List distingue ainsi trois degrés ou trois formes d’économies : 1° l’économie individuelle, privée ou domestique ; 2° l’économie nationale ; 3° l’économie universelle, cosmopolitique ou humanitaire[1].

Or, cette division tripartite implique, comme déjà admises, trois propositions qui lui serviraient de bases : à savoir : 1° que des nations existant comme unités, économiques et morales ; 2° que les intérêts des nations envisagées sous cet aspect ne sont pas identiques aux intérêts immédiats de leurs membres ; 3° que la richesse des nations consiste en autre chose que la richesse des individus qui les composent.

C’est encore dans Raymond que List a pu puiser l’idée de l’unité de la nation ; en tout cas, List avait exprimé cette idée dans ses Outlines, dès avant son retour de l’Amérique[2].

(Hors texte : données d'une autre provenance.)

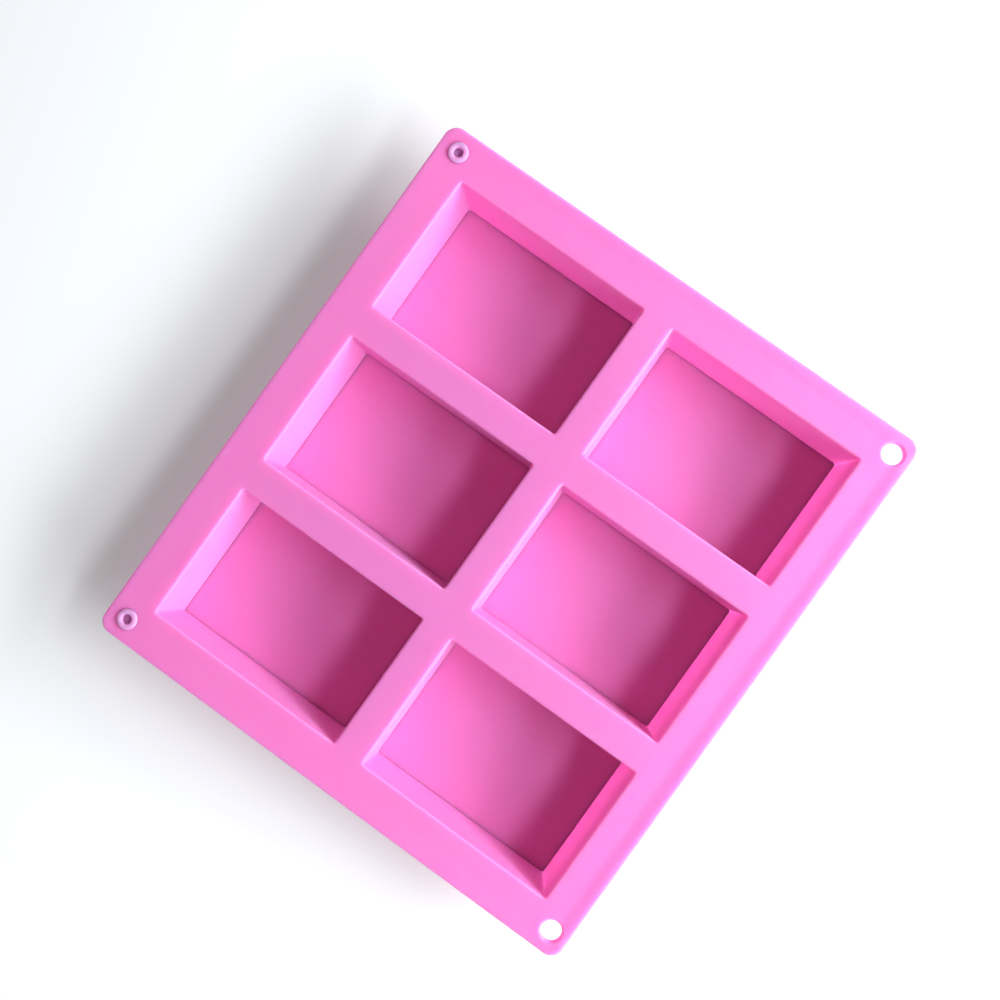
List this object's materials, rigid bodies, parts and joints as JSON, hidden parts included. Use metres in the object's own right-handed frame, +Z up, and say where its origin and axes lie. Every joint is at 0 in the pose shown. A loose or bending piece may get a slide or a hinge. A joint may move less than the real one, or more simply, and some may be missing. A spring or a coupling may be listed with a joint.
{
  "type": "silicone soap mould",
  "caption": "Flat flexible tray of drafted rectangular cavities that folds along its middle, with low hollow corner pegs and corner holes.",
  "frame": {"origin": "middle of the footprint, on the surface that the mould stands on", "axes": "+X along the length of the cavities, from the peg side to the hole side; +Y towards the rear row; +Z up, out of the cavities' mouths; the fold line is the Y axis"},
  "size_m": [0.203, 0.2222, 0.0279],
  "materials": {
    "deck_silicone": "satin pink silicone",
    "cup_silicone": "satin pink silicone",
    "peg_silicone": "satin pink silicone"
  },
  "bodies": {
    "left_half": {"deck_left": "deck_silicone", "peg_rear": "peg_silicone", "peg_front": "peg_silicone", "cup_wall_left_rear": "cup_silicone", "cup_wall_left_middle": "cup_silicone", "cup_wall_left_front": "cup_silicone"},
    "right_half": {"deck_right": "deck_silicone", "cup_wall_right_rear": "cup_silicone", "cup_wall_right_middle": "cup_silicone", "cup_wall_right_front": "cup_silicone"},
    "floor_left_rear": {"cup_floor_left_rear": "cup_silicone"},
    "floor_left_middle": {"cup_floor_left_middle": "cup_silicone"},
    "floor_left_front": {"cup_floor_left_front": "cup_silicone"},
    "floor_right_rear": {"cup_floor_right_rear": "cup_silicone"},
    "floor_right_middle": {"cup_floor_right_middle": "cup_silicone"},
    "floor_right_front": {"cup_floor_right_front": "cup_silicone"}
  },
  "joints": [
    {"name": "centre_fold", "type": "hinge", "parent": "left_half", "child": "right_half", "pos_m": [0, 0, 0.0275], "axis": [0, -1, 0], "range_deg": [-20, 179.5], "stiffness_Nm_per_rad": 0.08},
    {"name": "press_left_rear", "type": "slide", "parent": "left_half", "child": "floor_left_rear", "axis": [0, 0, 1], "range_m": [0, 0.01], "stiffness_N_per_m": 600},
    {"name": "press_left_middle", "type": "slide", "parent": "left_half", "child": "floor_left_middle", "axis": [0, 0, 1], "range_m": [0, 0.01], "stiffness_N_per_m": 600},
    {"name": "press_left_front", "type": "slide", "parent": "left_half", "child": "floor_left_front", "axis": [0, 0, 1], "range_m": [0, 0.01], "stiffness_N_per_m": 600},
    {"name": "press_right_rear", "type": "slide", "parent": "right_half", "child": "floor_right_rear", "axis": [0, 0, 1], "range_m": [0, 0.01], "stiffness_N_per_m": 600},
    {"name": "press_right_middle", "type": "slide", "parent": "right_half", "child": "floor_right_middle", "axis": [0, 0, 1], "range_m": [0, 0.01], "stiffness_N_per_m": 600},
    {"name": "press_right_front", "type": "slide", "parent": "right_half", "child": "floor_right_front", "axis": [0, 0, 1], "range_m": [0, 0.01], "stiffness_N_per_m": 600}
  ]
}
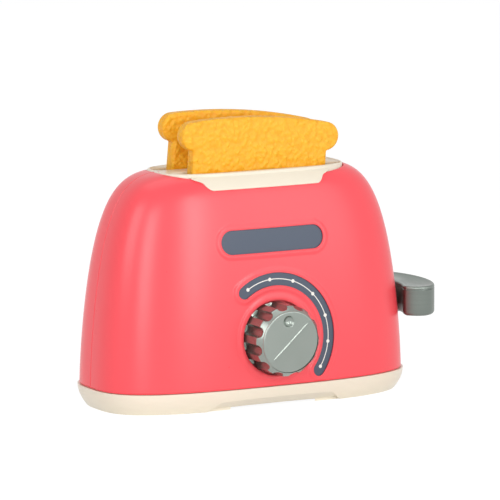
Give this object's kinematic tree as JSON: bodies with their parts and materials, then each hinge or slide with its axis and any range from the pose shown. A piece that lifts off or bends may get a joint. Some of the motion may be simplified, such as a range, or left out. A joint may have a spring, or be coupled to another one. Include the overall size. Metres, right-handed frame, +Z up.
{
  "type": "toy pop-up toaster",
  "caption": "Toy pop-up toaster with two lift-out bread slices, a push-down lever and a wind-up timer dial.",
  "frame": {"origin": "centre of the base on the plane it stands on", "axes": "+X along the body towards the lever, +Y from the dial side to the back, +Z up"},
  "size_m": [0.2018, 0.0972, 0.1529],
  "materials": {
    "coral_plastic": "satin moulded ABS",
    "cream_plastic": "satin moulded ABS",
    "silver_plastic": "silver-painted moulded ABS",
    "toast_plastic": "pebbled moulded polypropylene",
    "label_print": "printed inset",
    "scale_print": "printed inset",
    "white_acetal": "natural acetal",
    "zinc_steel": "zinc-plated steel",
    "spring_steel": "spring steel",
    "brass": "rolled brass"
  },
  "bodies": {
    "toaster": {"front_shell": "coral_plastic", "rear_shell": "coral_plastic", "base_tray": "cream_plastic", "slot_plate": "cream_plastic", "front_label": "label_print", "scale_label": "scale_print", "shell_screws": "zinc_steel", "base_screws": "zinc_steel", "mainspring": "spring_steel", "timer_front_plate": "zinc_steel", "timer_rear_plate": "zinc_steel", "timer_pillars": "brass", "pillar_screws": "zinc_steel", "timer_screws": "zinc_steel", "latch_pin": "zinc_steel", "latch_spring": "spring_steel", "guide_rods": "zinc_steel", "lift_springs": "spring_steel"},
    "carriage": {"bread_carriage": "white_acetal", "lever_handle": "silver_plastic", "lever_screw": "zinc_steel"},
    "front_slice": {"toast_front": "toast_plastic"},
    "rear_slice": {"toast_rear": "toast_plastic"},
    "dial": {"timer_knob": "silver_plastic", "knob_arbor": "zinc_steel", "main_wheel": "brass", "release_cam": "white_acetal"},
    "second_set": {"second_arbor": "brass", "second_wheel": "brass"},
    "fan_set": {"fan_arbor": "brass", "governor_fan": "white_acetal"},
    "latch": {"latch_arm": "white_acetal"}
  },
  "joints": [
    {"name": "carriage_slide", "type": "slide", "parent": "toaster", "child": "carriage", "axis": [0, 0, 1], "range_m": [-0.026, 0], "stiffness_N_per_m": 100, "springref_m": 0.032, "deforming": ["lift_springs"]},
    {"name": "front_slice_lift", "type": "slide", "parent": "carriage", "child": "front_slice", "axis": [0, 0, 1], "range_m": [0, 0.09]},
    {"name": "rear_slice_lift", "type": "slide", "parent": "carriage", "child": "rear_slice", "axis": [0, 0, 1], "range_m": [0, 0.09]},
    {"name": "dial_turn", "type": "hinge", "parent": "toaster", "child": "dial", "pos_m": [0, -0.0328, 0.0368], "axis": [0, 1, 0], "range_deg": [-31.5, 124]},
    {"name": "second_turn", "type": "hinge", "parent": "toaster", "child": "second_set", "pos_m": [0.0197, -0.0328, 0.05059], "axis": [0, 1, 0], "range_deg": [-372, 94.5]},
    {"name": "fan_turn", "type": "hinge", "parent": "toaster", "child": "fan_set", "pos_m": [-0.00065, -0.0328, 0.06008], "axis": [0, 1, 0], "range_deg": [-283.5, 1116]},
    {"name": "latch_swing", "type": "hinge", "parent": "toaster", "child": "latch", "pos_m": [-0.036, -0.0297, 0.024], "axis": [0, -1, 0], "range_deg": [0, 8], "stiffness_Nm_per_rad": 0.002}
  ],
  "couplings": [
    {"joint": "second_turn", "follows": "dial_turn", "ratio": -3},
    {"joint": "fan_turn", "follows": "dial_turn", "ratio": 9}
  ]
}
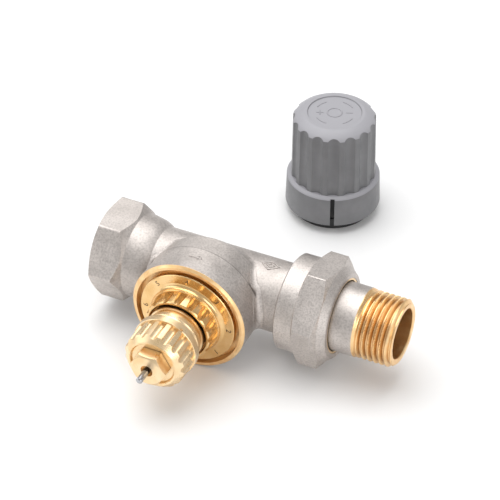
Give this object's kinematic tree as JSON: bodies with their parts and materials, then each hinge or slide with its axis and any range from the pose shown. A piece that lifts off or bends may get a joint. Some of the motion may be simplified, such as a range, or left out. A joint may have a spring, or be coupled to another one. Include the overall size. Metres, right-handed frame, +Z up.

Mais cette idée est-elle juste en soi ? Nous le croyons pour notre part : et il nous semble que si l’on veut ne pas voir dans les sociétés publiques ou civiles autre chose que

  1. « Les parties constitutives de l’économie politique sont l’économie individuelle, l’économie sociale et l’économie de l’humanité » (Outlines, lettre I). — De même Raymond (Thoughts on political economy, 4e édit., p. 406) : « Autant la richesse nationale est distincte de la richesse individuelle, autant l’économie politique est distincte de l’économie privée. »
  2. Outlines, lettre II. — « Une nation, disait Raymond, est bien un être artificiel, une entité légale composée de millions d’êtres naturels… : mais elle n’en est pas moins une unité et elle possède toutes les conditions de l’unité. Elle a une unité de droits, une unité d’intérêts et une unité de possessions… Elle doit consulter exclusivement ses propres intérêts, sans aucun souci des intérêts des autres nations » (Thoughts on political economy, 4e édit., p. 35).